Fanciful images of popular culture: General Custer - the "last man standing"

White historians propagate this myth of "red savages descending on the innocent soldiers who fought bravely until on General Custer stood alone, his golden locks flowing in the setting sun." Nothing could be further from the truth.

The Lakota survivors reported Custer's soldiers threw down their weapons and scattered when they realised they were surrounded. The Cheyenne and Sioux warriors ran them down and despatched them routinely with their lances, coup sticks and quits. The warriors fittingly described it as a "buffalo run." Custer was shot in the head and chest and died on the field with the rest.

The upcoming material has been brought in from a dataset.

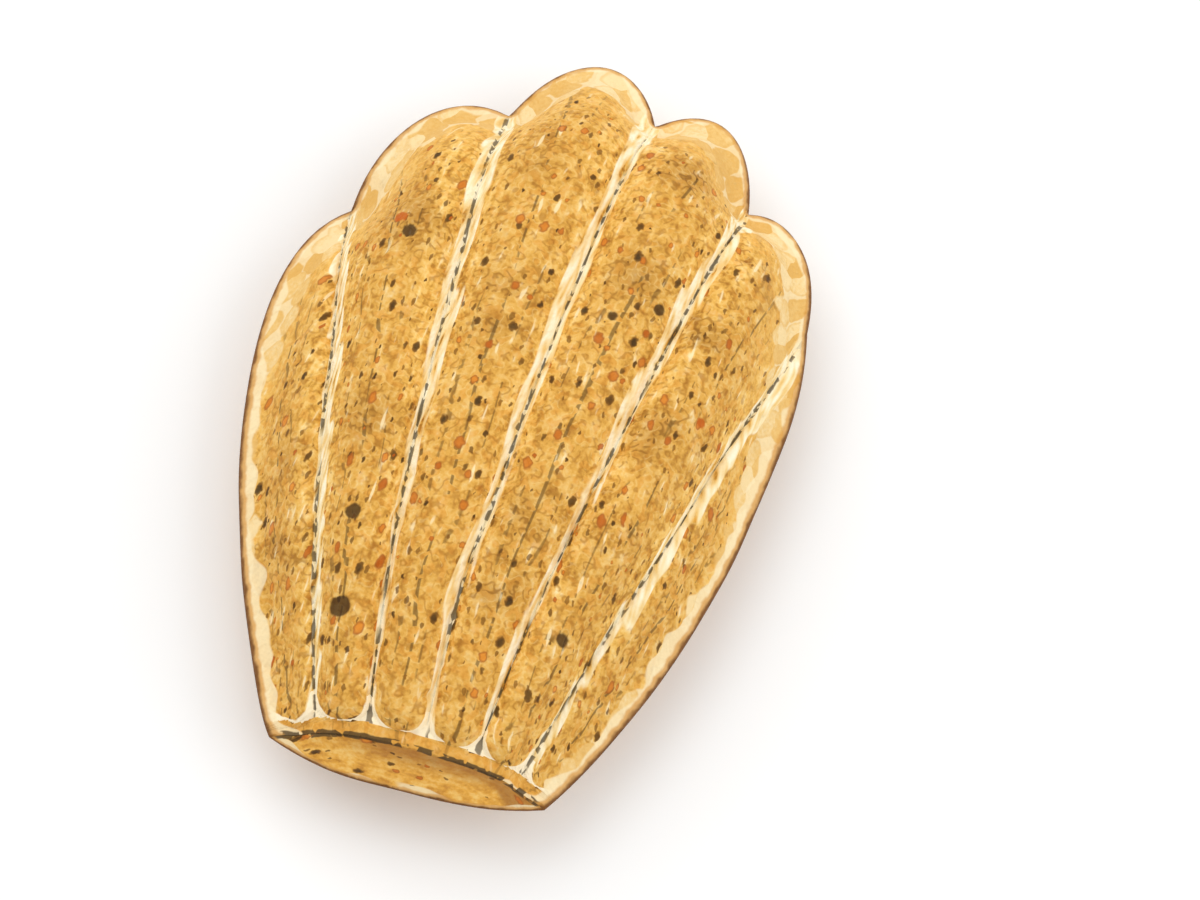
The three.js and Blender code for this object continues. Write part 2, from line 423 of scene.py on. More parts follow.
@dataclass(frozen=True)
class CakeForm:
    """Heights of the two faces of the cake over and under its rim, in mm and in shares."""

    plan: ShellPlan = ShellPlan()
    shell_height: float = 13.2
    peak: float = 0.44  # share along the ribs of the highest point
    fan_drop: float = 0.22  # share of the height lost from there to the scallops
    side_drop: float = 0.33  # share lost from the middle to the sides, at the peak
    end_side_drop: float = 0.93  # and at the narrow end
    side_arch: float = 2.4
    lip: float = 0.7  # radius of the rim's rounded edge
    band: float = 3.0  # width of the flat band round the ribs
    band_height: float = 1.5
    band_fillet: float = 0.5
    shoulder_width: Point = (5.5, 9.0)  # of the fall to the band, at the narrow end and past the peak
    shoulder_powers: Point = (2.2, 1.35)
    groove_depth: Point = (1.6, 3.1)  # at the narrow end and at the scallops
    groove_fade: Point = (0.5, 6.0)  # distances to the rim between which a groove gets its depth
    rib_powers: Point = (2.2, 0.75)
    outer_half: float = 0.35  # how much a side rib's outer half falls, where 1 is a full groove
    toe_start: float = 1.3  # width of the plain ledge between the slanted face and the ribs
    toe_length: float = 2.4  # length over which a rib rises from it
    rib_length: float = 70.0
    end_edge: Point = (0.05, 0.8)  # least and full rounding between the slanted face and the shell
    rim_height: float = 8.1  # over the ground
    hump_centre: Point = (1.5, 36.5)
    hump_halves: Point = (23.0, 32.0)
    hump_round: float = 1.5
    hump_crown: float = 1.14
    hump_flatten: float = 0.06

    def lip_height(self, distance: Array) -> Array:
        """Height of the quarter-round edge at a distance from it."""
        return self.lip * np.sqrt(1 - (1 - np.clip(distance / self.lip, 0, 1)) ** 2)

    def vault(self, place: Array, along: Array) -> Array:
        """The smooth vault over the ribs' crests, which starts a groove's depth over the slanted face.

        Two parabolas that meet at the peak, times 1 less a share of the place aside to a power.

        Args:
            place: places from -1 at the left side to 1 at the right side.
            along: shares along the ribs, as a column.

        Returns:
            Heights over the rim, one for each share and place.
        """
        start = (self.plan.end_height + self.groove_depth[0]) / self.shell_height
        rising = 1 - (1 - start) * (1 - along / self.peak) ** 2
        falling = 1 - self.fan_drop * ((along - self.peak) / (1 - self.peak)) ** 2
        drop = lerp(self.end_side_drop, self.side_drop, smoothstep(along, 0, self.peak))
        lengthwise = np.where(along < self.peak, rising, falling)
        return self.shell_height * lengthwise * (1 - drop * np.abs(place) ** self.side_arch)

    def shoulder(self, distance: Array, along: Array) -> Array:
        """Share of the vault's height near the rim: none on the band, then a superellipse's round rise.

        Args:
            distance: soft distances to the rim.
            along: shares along the ribs, as a column.

        Returns:
            One share for each distance.
        """
        start = self.band_fillet - self.band
        soft = [(v + np.hypot(v, self.band_fillet)) / 2 for v in (distance + start, start)]
        width = lerp(*self.shoulder_width, smoothstep(along, 0, self.peak))
        out, up = self.shoulder_powers
        return (1 - (1 - np.clip((soft[0] - soft[1]) / width, 0, 1)) ** out) ** (1 / up)

    def rib_section(self, rib: Array, across: Array, along: Array) -> Array:
        """A rib's section, 1 on its crest, 0 in the grooves and before its toe.

        It is a power of 1 less powers of the place aside and of the place before the toe's top.

        Args:
            rib: number of the rib of each column.
            across: share across its rib of each column.
            along: share along of each row, as a column.

        Returns:
            One share for each row and column.
        """
        outer = ((rib == 0) & (across < 0.5)) | ((rib == self.plan.ribs - 1) & (across > 0.5))
        off = np.abs(2 * across - 1) * np.where(outer, self.outer_half, 1)
        toe = (self.toe_length + self.toe_start - along * self.rib_length) / self.toe_length
        aside, up = self.rib_powers
        return np.clip(1 - off**aside - np.clip(toe, 0, 2) ** aside, 0, 1) ** up

    def height(self, points: Array, distance: Array, rib: Array, across: Array, along: Array) -> Array:
        """Height of the shell side over the rim.

        The band, plus the shoulder's share of the vault, less the grooves, cut off by the slanted face.

        Args:
            points: plan points, of shape (rows, columns, 2).
            distance: their soft distances to the rim.
            rib: number of the rib of each column.
            across: share across its rib of each column.
            along: share along of each row, as a column.

        Returns:
            One height for each point.
        """
        run = np.clip(along, 0, 1)
        place = 2 * (rib + across) / self.plan.ribs - 1
        band = self.lip_height(distance)
        band = band + (self.band_height - self.lip) * smoothstep(distance, 0, self.band)
        groove = lerp(*self.groove_depth, run) * (1 - self.rib_section(rib, across, run))
        ribbed = band + self.shoulder(distance, run) * (self.vault(place, run) - self.band_height)
        ribbed = ribbed - groove * smoothstep(distance, *self.groove_fade)
        slanted = (points[..., 1] - self.plan.foot_y(points[..., 0])) * tan(radians(self.plan.end_slope))
        rounding = np.clip(np.maximum(ribbed, slanted), *self.end_edge)
        return np.maximum(soft_min(slanted, np.maximum(ribbed, band), rounding), 0)

    def depth(self, points: Array, distance: Array) -> Array:
        """Depth of the underside under the rim: the rounded edge and the hump, its crown levelled.

        Args:
            points: plan points, of shape (rows, columns, 2).
            distance: their soft distances to the whole outline.

        Returns:
            One depth for each point.
        """
        offset = np.linalg.norm((points - self.hump_centre) / self.hump_halves, axis=-1)
        dome = self.hump_crown * np.clip(1 - offset**2, 0, 1) ** self.hump_round
        hump = (self.rim_height - self.lip) * soft_min(dome, 1, self.hump_flatten)
        return self.lip_height(distance) + hump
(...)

Arrogant, self-absorbed and egotistical. "Yellow Hair" General George Armstrong Custer

Unfortunately the U.S. Army reprisals that followed Little Big Horn were severe. The American native revolt led directly to the Wounded Knee Massacre, where the white Cavalry stormed into a native village and killed 146 men, women and children, bringing the Indian wars to an end. Sick of the slaughter and starvation, and nearing extinction the Chiefs decided to surrender and settle their remaining peoples on the white government's Indian reservations.

Crazy Horse and other Oglala chiefs, including He Dog Little Big Man and Iron Crow, arrived at the Red Cloud Agency in Nebraska, May 5th, 1877, They met with First Lieutenant William P. Clark to formally surrender. Crazy Horse lived on the Red Cloud reservation for four months until he was falsely accused of a plot to escape and wreak revenge on the U.S. Cavalry.

Under house arrest, for his own protection, and after being transferred from Red Cloud to the Spotted Tail camp, Crazy Horse and his party finally ended up in Camp Robinson Divisional Headquarters. Chief Crazy Horse and Little Big Man were involved in a scuffle with a post guard who stabbed Crazy Horse with his bayonet. 

The old Chief died later that night and it is thought that his body was sent to Fort Sheridan to be put on public display, but Crazy Horse was secreted away by his parents to be buried at an undisclosed location at Wounded Knee.